* Problem
Copy down all of the data underneath, exactly as shown.

━━ Collected data ━━

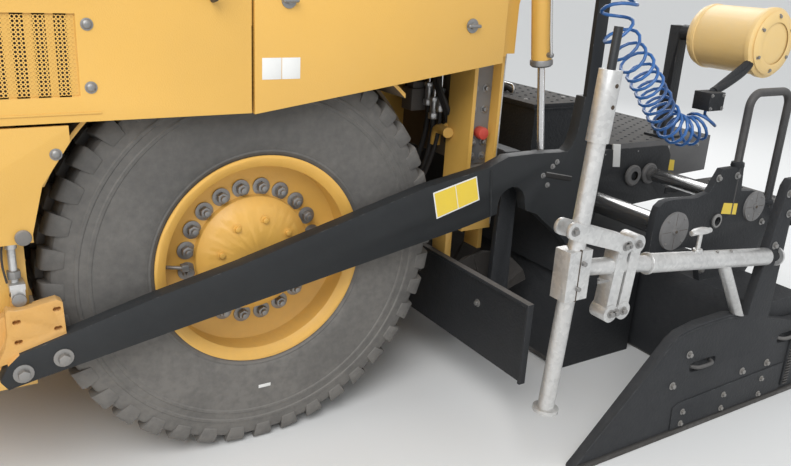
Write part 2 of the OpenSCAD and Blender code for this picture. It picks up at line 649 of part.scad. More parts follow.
// Tow arms: a long plate past the rear wheel, a gooseneck over the auger, and a head at the tow pin
arm_in = arm_face - arm_t;
module tow_arm() {
    difference() {
        plate_y([[785, 524], [754, 552], [374, 654], [118, 712], [-281, 819], [-567, 894], [-830, 939],
            [-920, 974], [-1043, 976], [-1213, 971], [-1236, 994], [-1254, 1043], [-1270, 1180],
            [-1335, 1180], [-1385, 900], [-1385, 430], [-1345, 430], [-1290, 560], [-1247, 611],
            [-1093, 732], [-1038, 754], [-892, 758], [-731, 722], [-289, 643], [52, 580], [324, 533],
            [719, 466], [790, 452], [808, 480]], arm_in, arm_face);
        bar_y(-957, 790, arm_in - 5, arm_face + 5, 66);
        plate_y([[-891, 740], [-891, 790], [-1023, 790], [-1040, 740]], arm_in - 5, arm_face + 5);
    }
    plate_y([[626, 560], [640, 490], [800, 490], [800, 640], [770, 655], [690, 655], [640, 640]],
        tow_y - 14, arm_in + 1);
    difference() {
        plate_y([[628, 590], [626, 560], [720, 536], [812, 520], [787, 570], [777, 610], [776, 676], [768, 683],
            [752, 679], [720, 679], [677, 687], [645, 692], [631, 682]], arm_in, arm_face - 13);
        for (hole = [[751, 644], [751, 584], [647, 664], [648, 606]])
            for (x = [-4, 4]) bar_y(hole.x + x, hole.y, arm_face - 33, arm_face, 7);
        slab([704, tow_y - 14, 656], [768, tow_y + 28, 700]);
    }
    difference() {
        union() {
            slab([tow_pin.x - 20, tow_y - 10, 650], [tow_pin.x + 20, tow_y + 10, tow_pin.y]);
            bar_y(tow_pin.x, tow_pin.y, tow_y - 10, tow_y + 10, 20);
        }
        bar_y(tow_pin.x, tow_pin.y, tow_y - 20, tow_y + 20, tow_pin_r + run_gap);
    }
    slab([-1335, arm_face - 19, 1170], [-1275, arm_face, 1660]);
    slab([-1345, arm_face - 19, 1620], [-1200, 1460, 1660]);
}
module tow_arms() color(black) place() pair() tow_arm();

// Lift cylinders between the body's rear posts and the tow arms
lift_run = lift_eye - lift_top;
lift_len = norm(lift_run);
lift_dir = lift_run / lift_len;
lift_barrel_l = 555;
function on_lift(d) = [lift_top.x + lift_dir.x * d, lift_y, lift_top.y + lift_dir.y * d];
module lift_barrels() color(yellow) place() pair() difference() {
    union() {
        bar_y(lift_top.x, lift_top.y, lift_y - lift_barrel_r, lift_y + lift_barrel_r, lift_barrel_r);
        link(on_lift(10), on_lift(lift_barrel_l), lift_barrel_r);
    }
    bar_y(lift_top.x, lift_top.y, lift_y - 60, lift_y + 60, 15 + run_gap);
    link(on_lift(50), on_lift(lift_barrel_l + 5), lift_rod_r + slide_gap);
}
module lift_rods() color(silver) place() pair() {
    link(on_lift(lift_len - 600), on_lift(lift_len - 15), lift_rod_r);
    bar_y(lift_eye.x, lift_eye.y, lift_y - 12, lift_y + 14, 24);
}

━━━

* Finished exercise
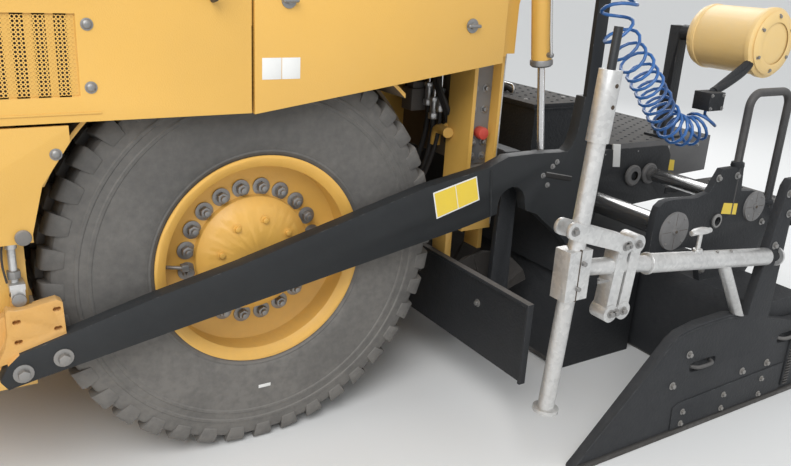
Write part 2 of the OpenSCAD and Blender code for this picture. It picks up at line 649 of part.scad. More parts follow.
// Tow arms: a long plate past the rear wheel, a gooseneck over the auger, and a head at the tow pin
arm_in = arm_face - arm_t;
module tow_arm() {
    difference() {
        plate_y([[785, 524], [754, 552], [374, 654], [118, 712], [-281, 819], [-567, 894], [-830, 939],
            [-920, 974], [-1043, 976], [-1213, 971], [-1236, 994], [-1254, 1043], [-1270, 1180],
            [-1335, 1180], [-1385, 900], [-1385, 430], [-1345, 430], [-1290, 560], [-1247, 611],
            [-1093, 732], [-1038, 754], [-892, 758], [-731, 722], [-289, 643], [52, 580], [324, 533],
            [719, 466], [790, 452], [808, 480]], arm_in, arm_face);
        bar_y(-957, 790, arm_in - 5, arm_face + 5, 66);
        plate_y([[-891, 740], [-891, 790], [-1023, 790], [-1040, 740]], arm_in - 5, arm_face + 5);
    }
    plate_y([[626, 560], [640, 490], [800, 490], [800, 640], [770, 655], [690, 655], [640, 640]],
        tow_y - 14, arm_in + 1);
    difference() {
        plate_y([[628, 590], [626, 560], [720, 536], [812, 520], [787, 570], [777, 610], [776, 676], [768, 683],
            [752, 679], [720, 679], [677, 687], [645, 692], [631, 682]], arm_in, arm_face - 13);
        for (hole = [[751, 644], [751, 584], [647, 664], [648, 606]])
            for (x = [-4, 4]) bar_y(hole.x + x, hole.y, arm_face - 33, arm_face, 7);
        slab([704, tow_y - 14, 656], [768, tow_y + 28, 700]);
    }
    difference() {
        union() {
            slab([tow_pin.x - 20, tow_y - 10, 650], [tow_pin.x + 20, tow_y + 10, tow_pin.y]);
            bar_y(tow_pin.x, tow_pin.y, tow_y - 10, tow_y + 10, 20);
        }
        bar_y(tow_pin.x, tow_pin.y, tow_y - 20, tow_y + 20, tow_pin_r + run_gap);
    }
    slab([-1335, arm_face - 19, 1170], [-1275, arm_face, 1660]);
    slab([-1345, arm_face - 19, 1620], [-1200, 1460, 1660]);
}
module tow_arms() color(black) place() pair() tow_arm();

// Lift cylinders between the body's rear posts and the tow arms
lift_run = lift_eye - lift_top;
lift_len = norm(lift_run);
lift_dir = lift_run / lift_len;
lift_barrel_l = 555;
function on_lift(d) = [lift_top.x + lift_dir.x * d, lift_y, lift_top.y + lift_dir.y * d];
module lift_barrels() color(yellow) place() pair() difference() {
    union() {
        bar_y(lift_top.x, lift_top.y, lift_y - lift_barrel_r, lift_y + lift_barrel_r, lift_barrel_r);
        link(on_lift(10), on_lift(lift_barrel_l), lift_barrel_r);
    }
    bar_y(lift_top.x, lift_top.y, lift_y - 60, lift_y + 60, 15 + run_gap);
    link(on_lift(50), on_lift(lift_barrel_l + 5), lift_rod_r + slide_gap);
}
module lift_rods() color(silver) place() pair() {
    link(on_lift(lift_len - 600), on_lift(lift_len - 15), lift_rod_r);
    bar_y(lift_eye.x, lift_eye.y, lift_y - 12, lift_y + 14, 24);
}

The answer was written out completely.